I'm trying to use joblib to make a custom random forest implementation train in parallel.
The task is embarrassingly parallel, so I assumed getting a speedup shouldn't be too hard with joblib.
Here's some sample code:
class RandomForest(object):
def __init__(self, settings, data):
self.forest = [None] * settings.n_trees
self.parallel = Parallel(n_jobs=settings.njobs, backend="threading")
def fit(self, data, train_ids_current_minibatch, settings, param, cache):
self.forest = self.parallel(
delayed(_parallel_build_trees_batch)(
i_t, data, train_ids_current_minibatch, settings, param, cache)

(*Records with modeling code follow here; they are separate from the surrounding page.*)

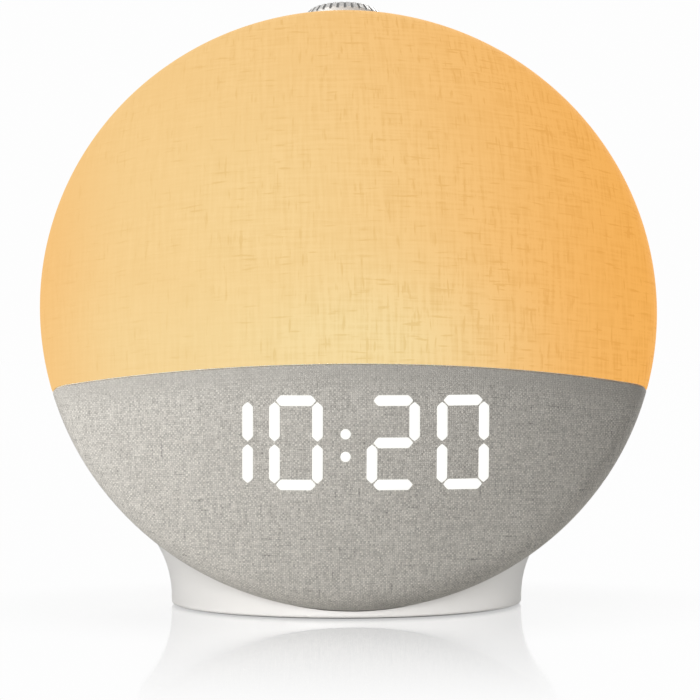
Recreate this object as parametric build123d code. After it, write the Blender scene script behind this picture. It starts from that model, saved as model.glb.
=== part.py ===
"""Sunrise alarm clock: a fabric-covered lens-shaped lamp and clock on an oval foot.

All lengths are millimetres. The row frame has its origin at the middle of the foot pad's underside,
+Z up, and the clock faces -Y. Most pieces are drawn in the lens frame, whose origin is the middle of
the lens, with z along its axis towards the front, y up the leaning face and x to the right. The dial's
pieces are drawn in the dial frame, whose z runs up the dial's axis from the lens axis.
"""

from build123d import *
from math import asin, cos, pi, radians, sin, sqrt
import os

# ---- lens: two shallow caps that meet in a rounded rim ----
LENS_RADIUS = 103.0
RIM_ROUND = 14.0
FRONT_DEPTH = 42.5
REAR_DEPTH = 36.0
LEAN = 15.0  # degrees the face leans back
LENS_LIFT = 2.83  # table to the lowest point of the lens
LENS_FORWARD = 24.1  # middle of the lens in front of the foot's middle

# ---- skins and walls ----
FABRIC = 0.8
GLUE = 0.1
SHELL_WALL = 2.5
CASING_WALL = 2.6
WRAP = 4.2  # how far the front layers reach behind the rim's widest line
CLEAR = 0.3
SEAM_Y = -30.2  # seam between the lit and the grey fabric, in the lens frame
SEAM_GAP = 0.3
DIVIDER = 1.4

# ---- screws: shank radius, head radius, head height ----
SCREW_R = 1.45
HEAD_R = 2.75
HEAD_H = 2.0
PILOT = 0.05  # screw to pilot hole, all round
HOLE_CLEAR = 0.25
SMALL_R = 1.05
SMALL_HEAD_R = 2.1
SMALL_HEAD_H = 1.3

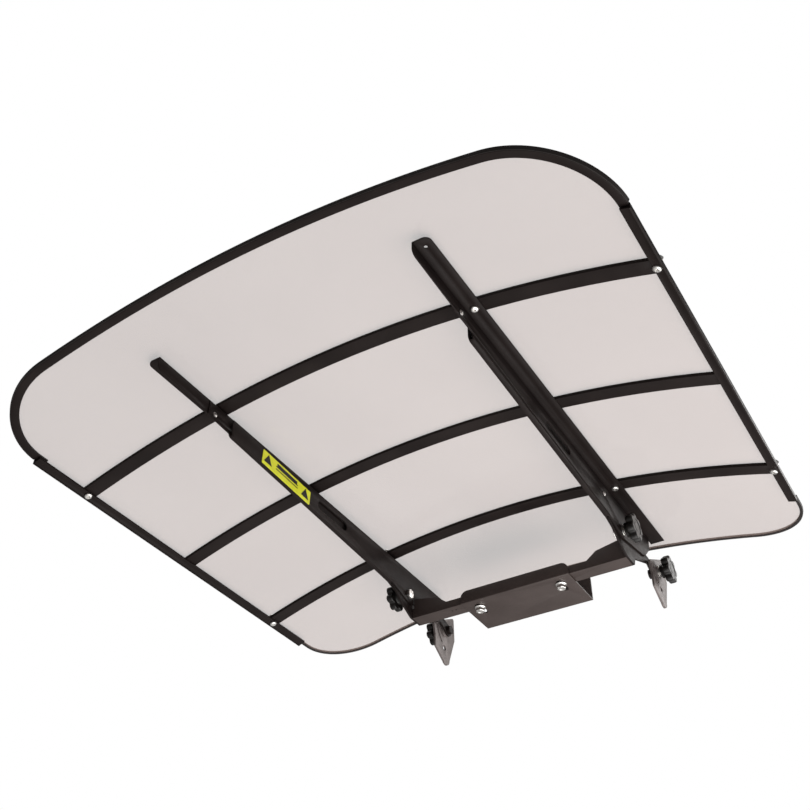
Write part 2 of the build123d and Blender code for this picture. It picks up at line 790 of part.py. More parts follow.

for i_t, tree in enumerate(self.forest))
def partial_fit(self, data, train_ids_current_minibatch, settings, param, cache):
self.forest = self.parallel(
delayed(_parallel_build_trees_partial)(
tree, i_t, data, train_ids_current_minibatch, settings, param, cache)
for i_t, tree in enumerate(self.forest))
However, the training is much slower when using more than one jobs, both in the batch and incremental case. The data and cache arguments are dicts that contain (large) numpy arrays, so I'm wondering if that is the cause.
I've tried coding the same using multiprocessing.Pool
and the results are even worse, as is not using the threading
backend of joblib, I assume because the fit functions make heavy use of numpy/scipy code.
Any ideas on how to debug/fix the slowdown?